TASK DESCRIPTION: Quote the entries that follow exactly, leaving none out.

(Dataset records)
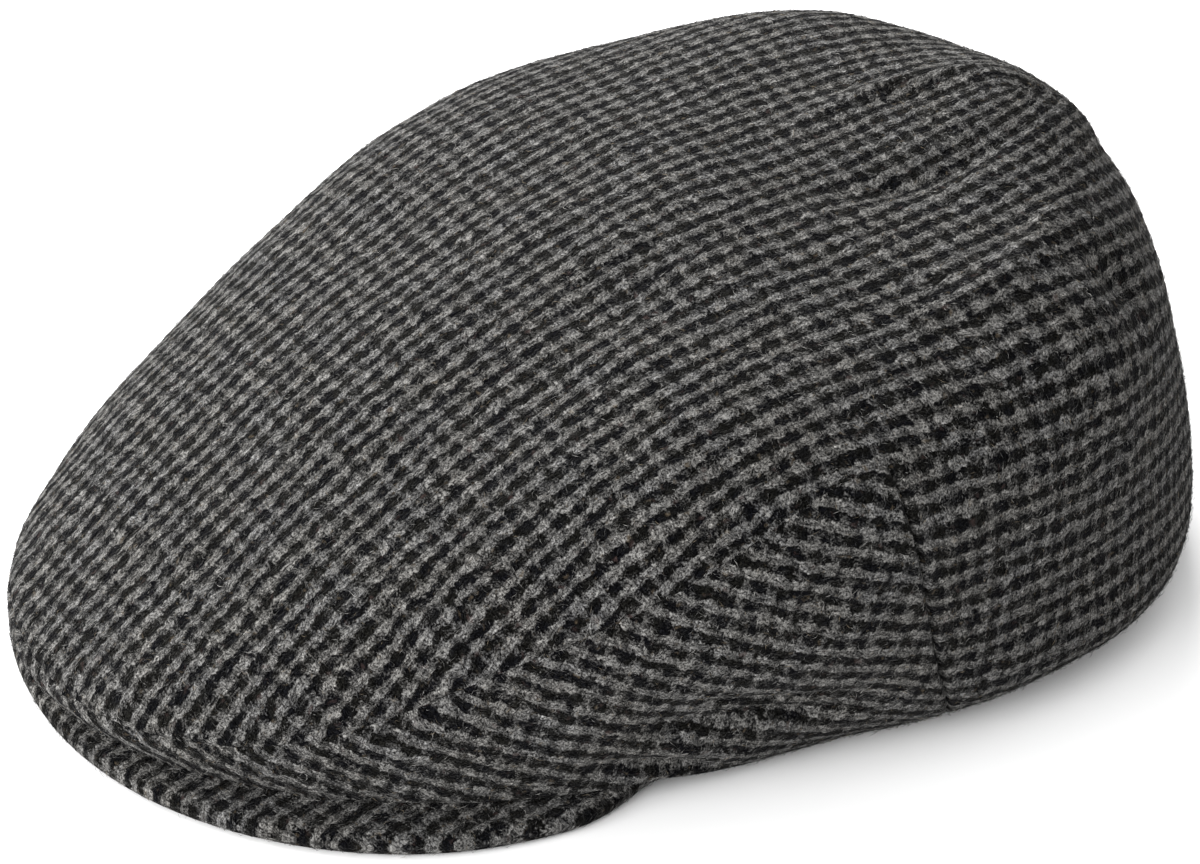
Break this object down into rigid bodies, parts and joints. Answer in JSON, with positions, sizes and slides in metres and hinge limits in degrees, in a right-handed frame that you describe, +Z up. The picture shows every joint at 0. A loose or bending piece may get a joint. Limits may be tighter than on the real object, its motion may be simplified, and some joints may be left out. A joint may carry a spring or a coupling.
{
  "type": "flat cap",
  "caption": "Flat cap of checked wool tweed: a rounded crown with a seamed top panel and side panels, lying low over a short covered peak.",
  "frame": {"origin": "bottom centre of the bounding box, on the plane that the rim and the peak rest on", "axes": "+Z up through the crown, -Y towards the peak, +X towards the wearer's left"},
  "size_m": [0.1994, 0.269, 0.1022],
  "materials": {
    "tweed": "brushed wool tweed in a small near-black and grey check",
    "peak_tweed": "the same wool tweed drawn tight over a stiff board"
  },
  "bodies": {
    "root": {"crown_top": "tweed", "side_panel_left": "tweed", "side_panel_right": "tweed", "peak": "peak_tweed"}
  },
  "joints": []
}
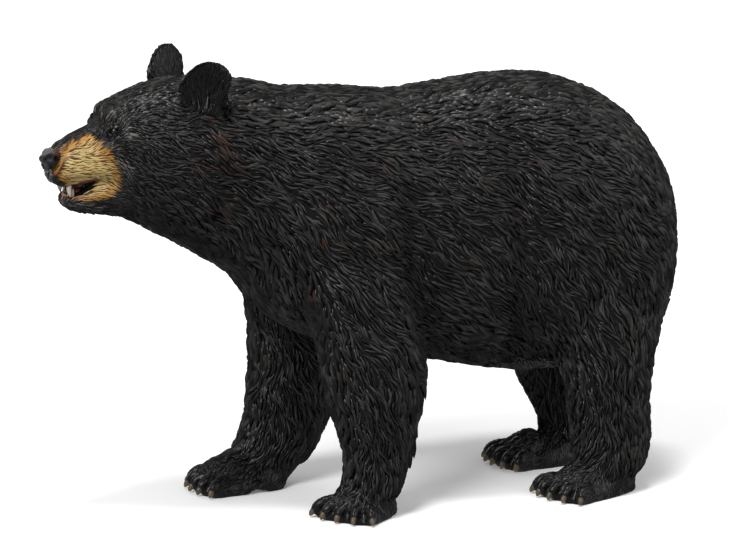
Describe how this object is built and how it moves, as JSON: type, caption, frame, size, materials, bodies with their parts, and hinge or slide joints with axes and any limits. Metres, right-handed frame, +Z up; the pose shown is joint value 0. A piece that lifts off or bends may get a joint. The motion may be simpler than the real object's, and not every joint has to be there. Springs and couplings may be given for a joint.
{
  "type": "black bear figurine",
  "caption": "Moulded toy figurine of a standing black bear with sculpted fur, a tan muzzle, an open mouth and round ears, resting on flat-soled paws.",
  "frame": {"origin": "middle of the figurine's bounding box, on the plane that its soles rest on", "axes": "+Z up, +Y from the head towards the tail, so the bear faces -Y, and +X towards the bear's left side"},
  "size_m": [0.0378, 0.101, 0.0687],
  "materials": {
    "coat": "charcoal-black painted vinyl with dry-brushed grey ridges, semi-matte",
    "muzzle": "cream to orange-tan painted vinyl, semi-matte",
    "nose": "dark grey-black painted vinyl, satin",
    "tongue": "dark red painted vinyl, satin",
    "claw": "tan to horn-brown painted vinyl",
    "eye": "very dark red-brown painted vinyl under a gloss dot"
  },
  "bodies": {
    "root": {"trunk_front": "coat", "trunk_rear": "coat", "neck": "coat", "head": "coat", "tail": "coat", "tongue": "tongue", "nose": "nose", "lower_jaw": "muzzle", "ear_left": "coat", "eye_left": "eye", "foreleg_left": "coat", "hindleg_left": "coat", "forepaw_left": "coat", "hindpaw_left": "coat", "ear_right": "coat", "eye_right": "eye", "foreleg_right": "coat", "hindleg_right": "coat", "forepaw_right": "coat", "hindpaw_right": "coat", "claw_forepaw_left_1": "claw", "claw_forepaw_left_2": "claw", "claw_forepaw_left_3": "claw", "claw_forepaw_left_4": "claw", "claw_forepaw_left_5": "claw", "claw_forepaw_right_1": "claw", "claw_forepaw_right_2": "claw", "claw_forepaw_right_3": "claw", "claw_forepaw_right_4": "claw", "claw_forepaw_right_5": "claw", "claw_hindpaw_left_1": "claw", "claw_hindpaw_left_2": "claw", "claw_hindpaw_left_3": "claw", "claw_hindpaw_left_4": "claw", "claw_hindpaw_left_5": "claw", "claw_hindpaw_right_1": "claw", "claw_hindpaw_right_2": "claw", "claw_hindpaw_right_3": "claw", "claw_hindpaw_right_4": "claw", "claw_hindpaw_right_5": "claw"}
  },
  "joints": []
}
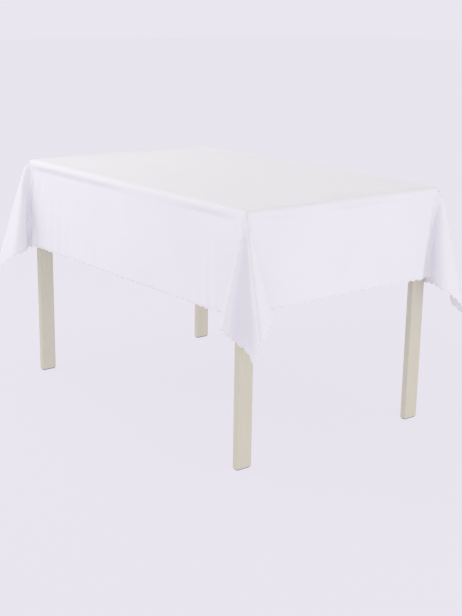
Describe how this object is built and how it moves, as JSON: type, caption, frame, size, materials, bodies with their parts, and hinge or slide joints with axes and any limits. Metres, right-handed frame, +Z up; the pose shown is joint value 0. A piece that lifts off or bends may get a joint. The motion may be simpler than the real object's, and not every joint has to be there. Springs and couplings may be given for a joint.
{
  "type": "tablecloth on a table",
  "caption": "White satin tablecloth with a scalloped hem, lying loose on a rectangular four-legged table and hanging on all four sides with a folded ear at each corner.",
  "frame": {"origin": "on the floor under the middle of the table", "axes": "+X along the table's length towards its right end, +Y from the front long side to the rear one, +Z up"},
  "size_m": [1.3868, 0.945, 0.7616],
  "materials": {
    "white_cloth": "smooth satin weave",
    "hem_thread": "overlocked polyester thread",
    "white_board": "white painted, satin",
    "cream_paint": "cream painted wood, satin",
    "zinc_steel": "bright zinc plated",
    "beech": "bare beech",
    "grey_felt": "pressed felt"
  },
  "bodies": {
    "table": {"tabletop": "white_board", "leg_front_left": "cream_paint", "leg_front_right": "cream_paint", "leg_rear_left": "cream_paint", "leg_rear_right": "cream_paint", "glide_front_left": "grey_felt", "glide_front_right": "grey_felt", "glide_rear_left": "grey_felt", "glide_rear_right": "grey_felt", "apron_front": "cream_paint", "apron_rear": "cream_paint", "apron_left": "cream_paint", "apron_right": "cream_paint", "frame_bolt_front_left_lower": "zinc_steel", "frame_bolt_front_left_upper": "zinc_steel", "frame_bolt_front_right_lower": "zinc_steel", "frame_bolt_front_right_upper": "zinc_steel", "frame_bolt_rear_left_lower": "zinc_steel", "frame_bolt_rear_left_upper": "zinc_steel", "frame_bolt_rear_right_lower": "zinc_steel", "frame_bolt_rear_right_upper": "zinc_steel", "barrel_nut_front_left_lower": "zinc_steel", "barrel_nut_front_left_upper": "zinc_steel", "barrel_nut_front_right_lower": "zinc_steel", "barrel_nut_front_right_upper": "zinc_steel", "barrel_nut_rear_left_lower": "zinc_steel", "barrel_nut_rear_left_upper": "zinc_steel", "barrel_nut_rear_right_lower": "zinc_steel", "barrel_nut_rear_right_upper": "zinc_steel", "dowel_front_left_lower": "beech", "dowel_front_left_upper": "beech", "dowel_front_right_lower": "beech", "dowel_front_right_upper": "beech", "dowel_rear_left_lower": "beech", "dowel_rear_left_upper": "beech", "dowel_rear_right_lower": "beech", "dowel_rear_right_upper": "beech", "angle_front_left": "zinc_steel", "angle_front_right": "zinc_steel", "angle_rear_left": "zinc_steel", "angle_rear_right": "zinc_steel", "board_screw_front_left": "zinc_steel", "board_screw_front_right": "zinc_steel", "board_screw_rear_left": "zinc_steel", "board_screw_rear_right": "zinc_steel", "apron_screw_front_left": "zinc_steel", "apron_screw_front_right": "zinc_steel", "apron_screw_rear_left": "zinc_steel", "apron_screw_rear_right": "zinc_steel"},
    "cloth": {"cloth_panel": "white_cloth", "hem_edging": "hem_thread"}
  },
  "joints": [
    {"name": "cloth_lift", "type": "slide", "parent": "table", "child": "cloth", "axis": [0, 0, 1], "range_m": [0, 0.45]}
  ]
}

EXERCISE RESPONSE:
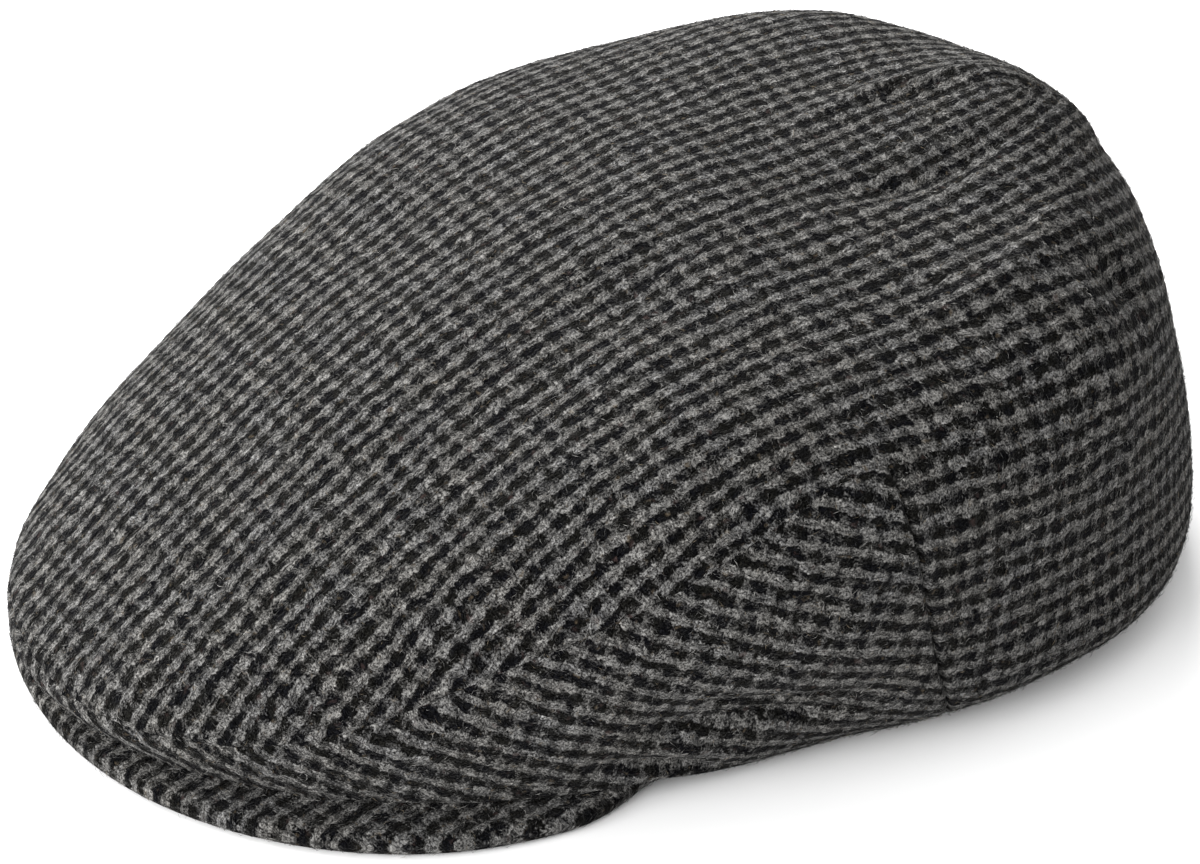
Break this object down into rigid bodies, parts and joints. Answer in JSON, with positions, sizes and slides in metres and hinge limits in degrees, in a right-handed frame that you describe, +Z up. The picture shows every joint at 0. A loose or bending piece may get a joint. Limits may be tighter than on the real object, its motion may be simplified, and some joints may be left out. A joint may carry a spring or a coupling.
{
  "type": "flat cap",
  "caption": "Flat cap of checked wool tweed: a rounded crown with a seamed top panel and side panels, lying low over a short covered peak.",
  "frame": {"origin": "bottom centre of the bounding box, on the plane that the rim and the peak rest on", "axes": "+Z up through the crown, -Y towards the peak, +X towards the wearer's left"},
  "size_m": [0.1994, 0.269, 0.1022],
  "materials": {
    "tweed": "brushed wool tweed in a small near-black and grey check",
    "peak_tweed": "the same wool tweed drawn tight over a stiff board"
  },
  "bodies": {
    "root": {"crown_top": "tweed", "side_panel_left": "tweed", "side_panel_right": "tweed", "peak": "peak_tweed"}
  },
  "joints": []
}
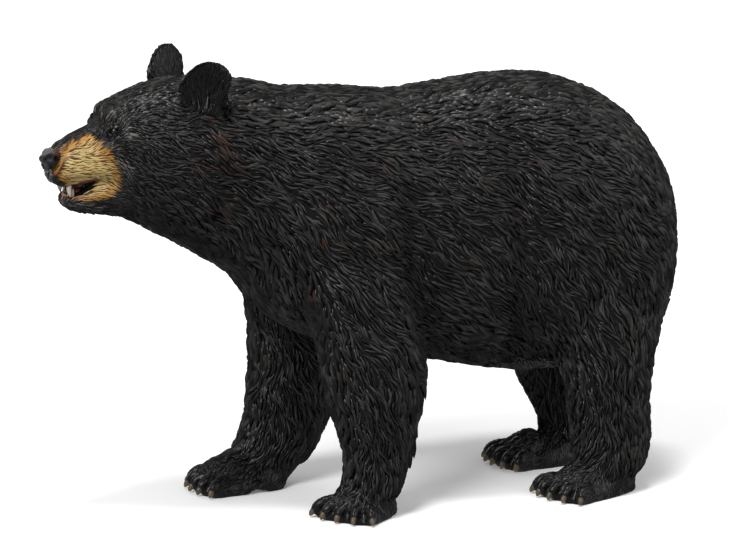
Describe how this object is built and how it moves, as JSON: type, caption, frame, size, materials, bodies with their parts, and hinge or slide joints with axes and any limits. Metres, right-handed frame, +Z up; the pose shown is joint value 0. A piece that lifts off or bends may get a joint. The motion may be simpler than the real object's, and not every joint has to be there. Springs and couplings may be given for a joint.
{
  "type": "black bear figurine",
  "caption": "Moulded toy figurine of a standing black bear with sculpted fur, a tan muzzle, an open mouth and round ears, resting on flat-soled paws.",
  "frame": {"origin": "middle of the figurine's bounding box, on the plane that its soles rest on", "axes": "+Z up, +Y from the head towards the tail, so the bear faces -Y, and +X towards the bear's left side"},
  "size_m": [0.0378, 0.101, 0.0687],
  "materials": {
    "coat": "charcoal-black painted vinyl with dry-brushed grey ridges, semi-matte",
    "muzzle": "cream to orange-tan painted vinyl, semi-matte",
    "nose": "dark grey-black painted vinyl, satin",
    "tongue": "dark red painted vinyl, satin",
    "claw": "tan to horn-brown painted vinyl",
    "eye": "very dark red-brown painted vinyl under a gloss dot"
  },
  "bodies": {
    "root": {"trunk_front": "coat", "trunk_rear": "coat", "neck": "coat", "head": "coat", "tail": "coat", "tongue": "tongue", "nose": "nose", "lower_jaw": "muzzle", "ear_left": "coat", "eye_left": "eye", "foreleg_left": "coat", "hindleg_left": "coat", "forepaw_left": "coat", "hindpaw_left": "coat", "ear_right": "coat", "eye_right": "eye", "foreleg_right": "coat", "hindleg_right": "coat", "forepaw_right": "coat", "hindpaw_right": "coat", "claw_forepaw_left_1": "claw", "claw_forepaw_left_2": "claw", "claw_forepaw_left_3": "claw", "claw_forepaw_left_4": "claw", "claw_forepaw_left_5": "claw", "claw_forepaw_right_1": "claw", "claw_forepaw_right_2": "claw", "claw_forepaw_right_3": "claw", "claw_forepaw_right_4": "claw", "claw_forepaw_right_5": "claw", "claw_hindpaw_left_1": "claw", "claw_hindpaw_left_2": "claw", "claw_hindpaw_left_3": "claw", "claw_hindpaw_left_4": "claw", "claw_hindpaw_left_5": "claw", "claw_hindpaw_right_1": "claw", "claw_hindpaw_right_2": "claw", "claw_hindpaw_right_3": "claw", "claw_hindpaw_right_4": "claw", "claw_hindpaw_right_5": "claw"}
  },
  "joints": []
}
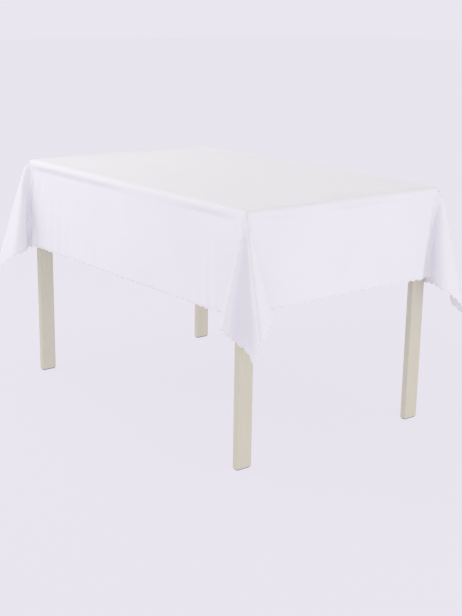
Describe how this object is built and how it moves, as JSON: type, caption, frame, size, materials, bodies with their parts, and hinge or slide joints with axes and any limits. Metres, right-handed frame, +Z up; the pose shown is joint value 0. A piece that lifts off or bends may get a joint. The motion may be simpler than the real object's, and not every joint has to be there. Springs and couplings may be given for a joint.
{
  "type": "tablecloth on a table",
  "caption": "White satin tablecloth with a scalloped hem, lying loose on a rectangular four-legged table and hanging on all four sides with a folded ear at each corner.",
  "frame": {"origin": "on the floor under the middle of the table", "axes": "+X along the table's length towards its right end, +Y from the front long side to the rear one, +Z up"},
  "size_m": [1.3868, 0.945, 0.7616],
  "materials": {
    "white_cloth": "smooth satin weave",
    "hem_thread": "overlocked polyester thread",
    "white_board": "white painted, satin",
    "cream_paint": "cream painted wood, satin",
    "zinc_steel": "bright zinc plated",
    "beech": "bare beech",
    "grey_felt": "pressed felt"
  },
  "bodies": {
    "table": {"tabletop": "white_board", "leg_front_left": "cream_paint", "leg_front_right": "cream_paint", "leg_rear_left": "cream_paint", "leg_rear_right": "cream_paint", "glide_front_left": "grey_felt", "glide_front_right": "grey_felt", "glide_rear_left": "grey_felt", "glide_rear_right": "grey_felt", "apron_front": "cream_paint", "apron_rear": "cream_paint", "apron_left": "cream_paint", "apron_right": "cream_paint", "frame_bolt_front_left_lower": "zinc_steel", "frame_bolt_front_left_upper": "zinc_steel", "frame_bolt_front_right_lower": "zinc_steel", "frame_bolt_front_right_upper": "zinc_steel", "frame_bolt_rear_left_lower": "zinc_steel", "frame_bolt_rear_left_upper": "zinc_steel", "frame_bolt_rear_right_lower": "zinc_steel", "frame_bolt_rear_right_upper": "zinc_steel", "barrel_nut_front_left_lower": "zinc_steel", "barrel_nut_front_left_upper": "zinc_steel", "barrel_nut_front_right_lower": "zinc_steel", "barrel_nut_front_right_upper": "zinc_steel", "barrel_nut_rear_left_lower": "zinc_steel", "barrel_nut_rear_left_upper": "zinc_steel", "barrel_nut_rear_right_lower": "zinc_steel", "barrel_nut_rear_right_upper": "zinc_steel", "dowel_front_left_lower": "beech", "dowel_front_left_upper": "beech", "dowel_front_right_lower": "beech", "dowel_front_right_upper": "beech", "dowel_rear_left_lower": "beech", "dowel_rear_left_upper": "beech", "dowel_rear_right_lower": "beech", "dowel_rear_right_upper": "beech", "angle_front_left": "zinc_steel", "angle_front_right": "zinc_steel", "angle_rear_left": "zinc_steel", "angle_rear_right": "zinc_steel", "board_screw_front_left": "zinc_steel", "board_screw_front_right": "zinc_steel", "board_screw_rear_left": "zinc_steel", "board_screw_rear_right": "zinc_steel", "apron_screw_front_left": "zinc_steel", "apron_screw_front_right": "zinc_steel", "apron_screw_rear_left": "zinc_steel", "apron_screw_rear_right": "zinc_steel"},
    "cloth": {"cloth_panel": "white_cloth", "hem_edging": "hem_thread"}
  },
  "joints": [
    {"name": "cloth_lift", "type": "slide", "parent": "table", "child": "cloth", "axis": [0, 0, 1], "range_m": [0, 0.45]}
  ]
}